Online fan forums proved hugely useful – although not always. “On several occasions we had people saying to us something like, ‘Oh yes, we had an Egyptian prince play for us in the Twenties and he always played in bare foot’,” says Gleave. “There are various stories of that sort doing the rounds, although sorry to say we never found any Egyptian princes.”

They interviewed about 20 of the pioneers, with Hern – a Sunderland fan now living in Yorkshire – speaking to Viv Anderson and Chris Kamara. The latter – today a semi-legendary pundit – had no idea he had been a trailblazer with Swindon, despite it being splashed all over the local newspaper at the time.

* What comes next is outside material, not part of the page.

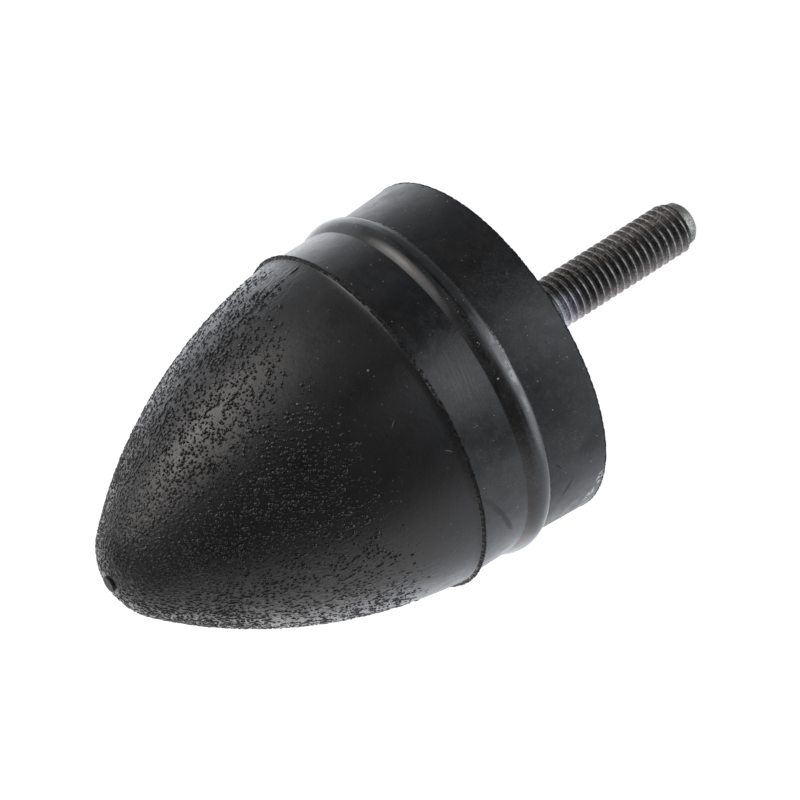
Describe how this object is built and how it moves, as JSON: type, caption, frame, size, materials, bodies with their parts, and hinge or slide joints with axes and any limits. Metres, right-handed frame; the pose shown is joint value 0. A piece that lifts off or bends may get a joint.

“I also interviewed Yeovil Town’s,” says Gleave, ruefully. “Then they dropped out of the football league so we couldn’t include it.”

Chris Kamara

If the book has a central message, he says, it may be that work still needs to be done on tackling prejudice – in football and beyond.

It points out that there remains, even in 2020, few black managers in the game.

“I think it’s quite easy for white liberal people to say things are getting better but actually, I think if you’re involved with the black community, it’s fairly obvious that things aren’t altogether better,” he says. “My wife and I were abused on the street only a year ago for no reason so these things are still happening.

“Are they getting better? I don’t know, maybe. But what I am sure of is it’s easy to exaggerate how much better they are, and that is not a trap we should fall into. There is still huge amounts of work to be done,.”

* Football’s Black Pioneers is published by Conker Editions.